Ben Stiller and Jack Black co-starring in a feature film. Sounds great, doesn’t it? And that’s why their new picture, “Envy,” is such a heartbreaking mess. With a reasonable idea for a movie, and a strong supporting cast, “Envy” seemed like such a comedy slam dunk. Enter Barry Levinson, who hasn’t made a decent film in over a decade. His rusty instincts for comedy ruin the film, and make “Envy” the most disappointing release of the year so far.


Tim (Stiller) and Nick (Black) are working stiffs trying to eke out a life for their families (including Amy Poehler and Rachel Weisz) in a lower class Californian suburb. Nick is a visionary who can’t focus on his work, and when he dreams up an animal feces removal spray called “Vapoorize,” he asks his best friend to go in with him on the invention. Tim passes, and 18 months later, Nick and his family are multi-millionaires, living obscenely right outside the window of Tim’s house. Frustrated and envious, Tim meets a stranger named the J-Man (Christopher Walken) in a bar, and the two conspire to upset Nick’s perfect existence.

This film is a heartbreaker.

Just looking at the talent involved with “Envy” is enough to put a smile on your face. Given the gifted cast and the relatively simple premise, I’m sure it would take a throng of Harvard scientists years of study and millions of dollars in support to fully comprehend how this film manages to grind to completion without producing any appreciable laughs. It just doesn’t make sense.

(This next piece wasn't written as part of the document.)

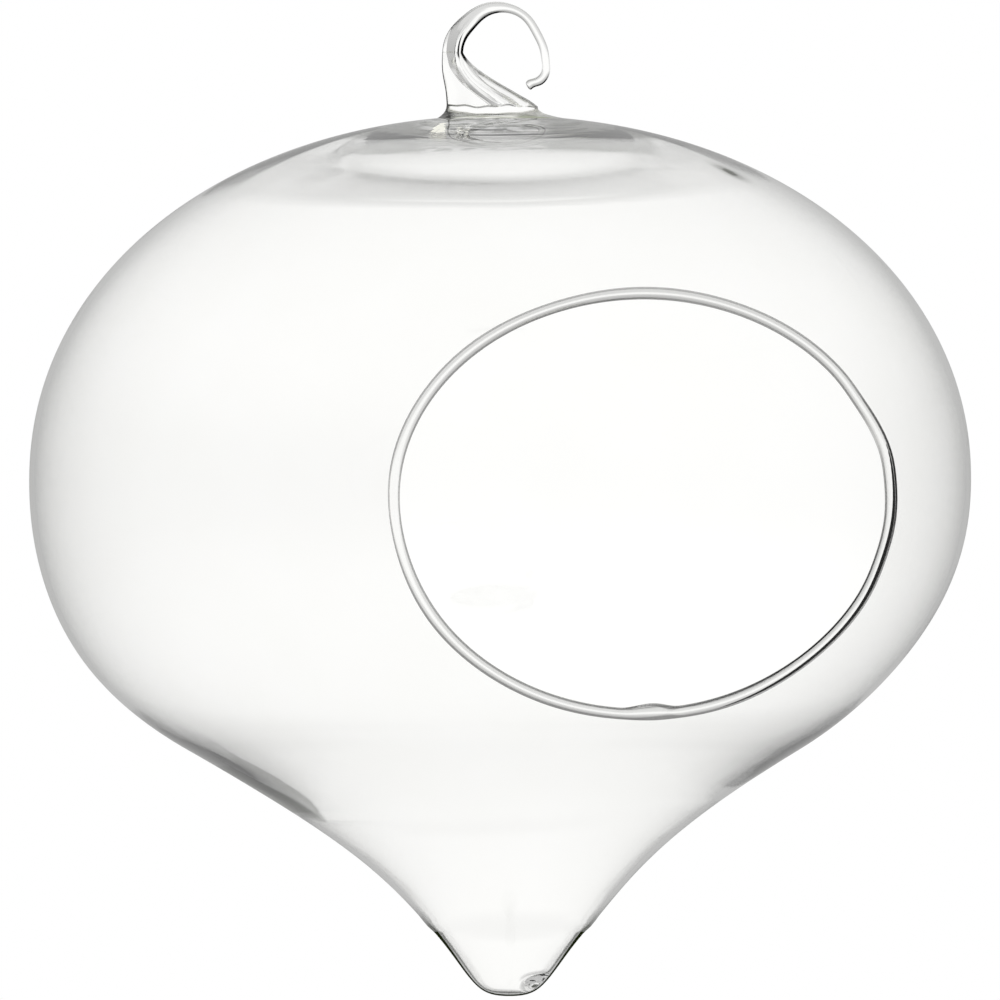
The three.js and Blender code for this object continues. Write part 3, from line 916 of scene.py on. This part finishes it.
# %% [markdown]
# ## The hook
#
# The hook is one tapering rod, drawn from the gather, bent round into an eye while soft and snipped
# off. Up the root its section is a rod on the eye's side and a thin web behind it. Round the eye
# the web fades, and only the rod is left.

# %% Hook: the root, the eye and the rounded end
SNIP_ANGLE = -52.0
END_LENGTH = 2.6
ROOT_ROWS = 90
LOOP_ROWS = 231
END_ROWS = 8


def eye_radius_at(degrees):
    """The eye is not quite round: three bell-shaped bumps on a circle."""
    flat = -0.5 * bump(degrees, 139, 25) - 0.75 * bump(degrees, 28, 30)
    return EYE_RADIUS + flat + 0.65 * bump(degrees, -28, 14) - 0.35 * bump(degrees, -48, 7)


def loop_section(share, angle):
    """The eye, from its middle at the back at 0 to the snipped end at 1, and a rounded end past
    it: a section across a spoke of the eye, thinner towards the end."""
    past = np.clip(share - 1, 0, 1)
    degrees = mix(180, SNIP_ANGLE, np.minimum(share, 1)) - END_LENGTH * past
    thick = ease(degrees, 60, 178)
    small = np.sqrt(1 - past**2)
    width = mix(ROD_WIDTH, LIMB_WIDTH, thick) + 0.25 * bump(degrees, -42, 10)
    rod = mix(ROD_DEPTH, LIMB_DEPTH, thick) / 2
    web = rod - (LIMB_DEPTH / 2 - WEB) * ease(degrees, 100, 165)
    middle = mix(0.05, 0.5, ease(degrees, 105, 180))
    v = np.cos(angle)
    reach = eye_radius_at(degrees) + width / 2 + small * width / 2 * v
    spoke = np.radians(degrees)
    x = reach * np.cos(spoke)
    z = -EYE_RADIUS + reach * np.sin(spoke)
    depth = half_depth(v, width, rod, web, middle, 1.0, 0.6, 0.4, BACK_ROUND)
    y = small * np.sign(np.sin(angle)) * depth
    return np.stack(np.broadcast_arrays(x, y, z), axis=-1)


root_rows = root_section(np.linspace(0, 1, ROOT_ROWS + 1)[:-1, None], around[None, :])
loop_rows = loop_section(np.linspace(0, 1, LOOP_ROWS)[:, None], around[None, :])
end_turns = np.linspace(0, np.pi / 2, END_ROWS + 2)[1:-1, None]
end_rows = loop_section(1 + np.sin(end_turns), around[None, :])
hook_grid = np.concatenate([root_rows, loop_rows, end_rows])


def hook_painted_shade(grid):
    """Painted shade: the root is darkened at both edges. Round the eye the painted shade fades from
    left to right, on the inner edge later than on the outer one, and it comes back under the
    snipped end."""
    x, z = grid[..., 0], grid[..., 2]
    v = np.cos(around)
    outer = ease(x, -4.0, -8.5)
    inner = ease(x, 1.2, -0.8)
    snipped = ease(z, -9.3, -10.8) * (x > 2) * np.where(v > 0, 1, 0.5)
    dark = np.maximum(np.where(v > 0, outer, inner), snipped)
    eye_side = np.where(v > 0, 1, np.maximum(ease(x, -4.5, -6), 0.7 * ease(x, -2.5, -0.5)))
    dark[:len(root_rows)] = mix(0.1, 1, eye_side)[:len(root_rows)]
    edge = ease(np.abs(v), 0.6, 0.8)
    sharp = 1 + 1.5 * edge * dark + 4 * snipped * (v > 0)
    strength = mix(0.3, mix(0.7, 1, edge), dark)
    painted_shade_and_milk = np.stack([strength, sharp, 0 * dark], axis=-1).reshape(-1, 3)
    return np.vstack([painted_shade_and_milk, painted_shade_and_milk[[0, -1]]])


hook_index = np.arange(hook_grid[..., 0].size).reshape(hook_grid.shape[:2])
hook_middles = np.stack([root_rows[0].mean(0), end_rows[-1].mean(0)])
hook_points = np.vstack([hook_grid.reshape(-1, 3), hook_middles])
hook = make_piece("glass_hook", hook_points, hook_painted_shade(hook_grid), [
    (grid_faces(hook_index), GLASS),
    (fan_faces(hook_index[0], hook_index.size), JOINT),
    (flipped(fan_faces(hook_index[-1], hook_index.size + 1)), GLASS),
], rod_set)

# %% [markdown]
# ## Each piece stands for its solid
#
# The six pieces replace the six solids of the CAD model, which stay behind for collision. Nothing
# on the planter moves, so every piece rides on the one body.

# %% Tie the pieces to the CAD model
SOLIDS = {
    "blown_bulb": (bulb, "blown_glass"),
    "sealed_tip": (tip, "worked_glass"),
    "mouth_lip": (lip, "worked_glass"),
    "lip_join_drop": (drop, "worked_glass"),
    "hook_foot": (foot, "worked_glass"),
    "hanging_hook": (hook, "worked_glass"),
}
for solid, (piece, slot) in SOLIDS.items():
    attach(piece, "root")
    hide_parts(solid)
print(len(SOLIDS), "pieces stand for", len(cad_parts), "solids")

# %% [markdown]
# ## The studio
#
# The planter hangs before white. The world is a tent, the same all the way round, and it answers
# to the kind of ray. What the camera sees past the glass is plain white. Rays that the glass only
# bent see a tent that is white at eye level and dimmer above and below. Rays that it mirrored see
# a room that is grey below and bright above. These two draw the glass. Light that has been spread
# by a matt thing is plain and even.

# %% The room as a world
TENT_GAIN = 1.055
PLAIN_LIGHT = 0.95
WARMTH = 0.992
world = bpy.data.worlds.new("studio_tent")
world.use_nodes = True
bpy.context.scene.world = world
sky = world.node_tree
sky.nodes.clear()
path = add_node(sky, "ShaderNodeLightPath").outputs
shows = add_node(sky, "ShaderNodeMath", {0: path["Is Camera Ray"], 1: path["Is Glossy Ray"]},
                 operation="ADD")
shows = add_node(sky, "ShaderNodeMath", {0: shows.outputs[0], 1: path["Is Transmission Ray"]},
                 operation="ADD", use_clamp=True)
mirrored = add_node(sky, "ShaderNodeMath", {0: path["Glossy Depth"], 1: 0.5},
                    operation="GREATER_THAN")
look = add_node(sky, "ShaderNodeTexCoord").outputs["Generated"]
up = add_node(sky, "ShaderNodeSeparateXYZ", {"Vector": look}).outputs["Z"]
up = add_node(sky, "ShaderNodeMapRange", {"Value": up, "From Min": -1.0}).outputs["Result"]
room = add_node(sky, "ShaderNodeValToRGB", {"Fac": up})
tent = add_node(sky, "ShaderNodeValToRGB", {"Fac": up})
ROOM = [(-90, 0.6), (-40, 0.55), (0, 0.5), (10, 0.56), (22, 0.78), (36, 0.95), (90, 0.95)]
TENT = [
    (-90, 0.88), (-60, 0.8), (-32, 0.68), (-18, 0.66), (-10, 0.7), (-6, 0.81), (-3, 0.99),
    (3, 1.0), (6, 0.8), (10, 0.66), (18, 0.5), (32, 0.4), (60, 0.3),
]
for node, levels in ((room, ROOM), (tent, TENT)):
    ramp = node.color_ramp
    while len(ramp.elements) < len(levels):
        ramp.elements.new(0.5)
    for element, (degrees, level) in zip(ramp.elements, levels):
        element.position = (1 + np.sin(np.radians(degrees))) / 2
        element.color = (level, level, level * WARMTH, 1)
tent = add_node(sky, "ShaderNodeMix", {
    "Factor": 1.0, 6: tent.outputs["Color"], 7: (TENT_GAIN, TENT_GAIN, TENT_GAIN, 1),
}, data_type="RGBA", blend_type="MULTIPLY")
bent = add_node(sky, "ShaderNodeMix", {
    "Factor": path["Is Camera Ray"], 6: tent.outputs[2], 7: (1, 1, 1, 1),
}, data_type="RGBA")
seen = add_node(sky, "ShaderNodeMix", {
    "Factor": mirrored.outputs[0], 6: bent.outputs[2], 7: room.outputs["Color"],
}, data_type="RGBA")
spread = add_node(sky, "ShaderNodeMath", {0: path["Diffuse Depth"], 1: 0.5},
                  operation="GREATER_THAN")
shows = add_node(sky, "ShaderNodeMath", {0: shows.outputs[0], 1: spread.outputs[0]},
                 operation="SUBTRACT", use_clamp=True)
light = add_node(sky, "ShaderNodeMix", {
    "Factor": shows.outputs[0], 6: (PLAIN_LIGHT, PLAIN_LIGHT, PLAIN_LIGHT, 1), 7: seen.outputs[2],
}, data_type="RGBA")
background = add_node(sky, "ShaderNodeBackground", {"Color": light.outputs[2], "Strength": 1.0})
add_node(sky, "ShaderNodeOutputWorld", {"Surface": background.outputs[0]})
print("room levels by degrees up:", ROOM)

# %% The floor, far enough below for the planter to hang
FLOOR_LEVEL = -0.26
FLOOR_HALF = 1.6
FLOOR_GLOW = 0.2
GRAIN = 900.0
corners = np.array([(-1, -1, 0), (1, -1, 0), (1, 1, 0), (-1, 1, 0)]) * FLOOR_HALF
corners[:, 2] = FLOOR_LEVEL
floor_mesh = bpy.data.meshes.new("pale_floor")
floor_mesh.from_pydata(corners.tolist(), [], [(0, 1, 2, 3)])
floor = bpy.data.objects.new("pale_floor", floor_mesh)
bpy.context.scene.collection.objects.link(floor)
card, tree, output = new_material("matt_white_card")
path = add_node(tree, "ShaderNodeLightPath").outputs
grain = add_node(tree, "ShaderNodeTexNoise", {
    "Vector": add_node(tree, "ShaderNodeTexCoord").outputs["Object"], "Scale": GRAIN,
})
white = add_node(tree, "ShaderNodeMix", {
    "Factor": grain.outputs["Fac"], 6: colour("#e6e6e4"), 7: colour("#eaeae8"),
}, data_type="RGBA")
matt = add_node(tree, "ShaderNodeBsdfDiffuse", {"Color": white.outputs[2]})
seen = add_node(tree, "ShaderNodeMath", {0: path["Is Camera Ray"], 1: FLOOR_GLOW},
                operation="MULTIPLY")
glow = add_node(tree, "ShaderNodeEmission", {"Strength": seen.outputs[0]})
lit = add_node(tree, "ShaderNodeAddShader", {0: matt.outputs[0], 1: glow.outputs[0]})
bent = add_node(tree, "ShaderNodeMath", {0: path["Is Glossy Ray"], 1: path["Is Transmission Ray"]},
                operation="ADD", use_clamp=True)
card_or_tent = add_node(tree, "ShaderNodeMixShader", {
    0: bent.outputs[0],
    1: lit.outputs[0],
    2: add_node(tree, "ShaderNodeBsdfTransparent").outputs[0],
})
tree.links.new(card_or_tent.outputs[0], output.inputs["Surface"])
floor_mesh.materials.append(card)

# %% The camera, level with the bulb's widest part
PICTURE_WIDTH = 0.15924
CAMERA_PLACE = (-0.000398, -2.0, -0.07763)
camera_data = bpy.data.cameras.new("camera")
camera_data.type = "ORTHO"
camera_data.ortho_scale = PICTURE_WIDTH
camera_data.clip_start = 0.01
camera_data.clip_end = 20.0
camera = bpy.data.objects.new("camera", camera_data)
camera.location = CAMERA_PLACE
camera.rotation_euler = (np.pi / 2, 0, 0)
bpy.context.scene.collection.objects.link(camera)
bpy.context.scene.camera = camera
bpy.context.scene.view_settings.view_transform = "Standard"
cycles = bpy.context.scene.cycles
cycles.max_bounces = 24
cycles.glossy_bounces = 16
cycles.transmission_bounces = 24
cycles.transparent_max_bounces = 32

Stiller and Black are two comedy kingpins I have cheered heavily for in recent years, and I still stand behind them as the top of their class when it comes to screen comedians. Putting them together seems like such a no-brainer; a guaranteed laugh factory. But “Envy” is anything but funny. The two stars work intensely to make each scene find its maximum laugh zone, with Stiller building up a flop sweat every time the ball is passed to him to make a joke work. But nothing plays correctly. The material is paper thin, but there’s something there to explore, so that‘s not the weak link in the chain. And the film has a helluva supporting cast, with Poehler, Walken, and Weisz all having shown their worth in previous productions. Hell, even Black, who is clearly instructed throughout the film to just wing it on his own, cannot create anything resembling more than a titter. I didn’t know that was even possible.

Much of the blame for the failure of “Envy” goes directly to director Levinson, who really hasn’t made a good film in 14 years (“Avalon“), or 13 if you want to argue about it (“Bugsy“). “Envy” is Levinson’s attempt to play in the young person’s sport of comedy, and he just doesn’t have the faculties for the genre anymore. Levinson is directing a Smothers Brothers comedy in an Adam Sandler world, and the audience is made to suffer because Levinson forgot what a punch line was years ago. Scenes drag on forever (Tim’s admission to Nick about his feelings seems to last 1,000 years), jokes are underlined far too relentlessly, and Levinson resorts to speeding up the images in two sequences to create a false sense of wackiness. Terrible.

Unlike most DOA comedies, “Envy” isn’t a mean spirited train wreck. Instead, it just leaves you with a shell-shocked feeling as you exit the theater. You just can’t believe that something like this, which appears to be such a slam dunk, could be that bad. I’m sorry to say, it is.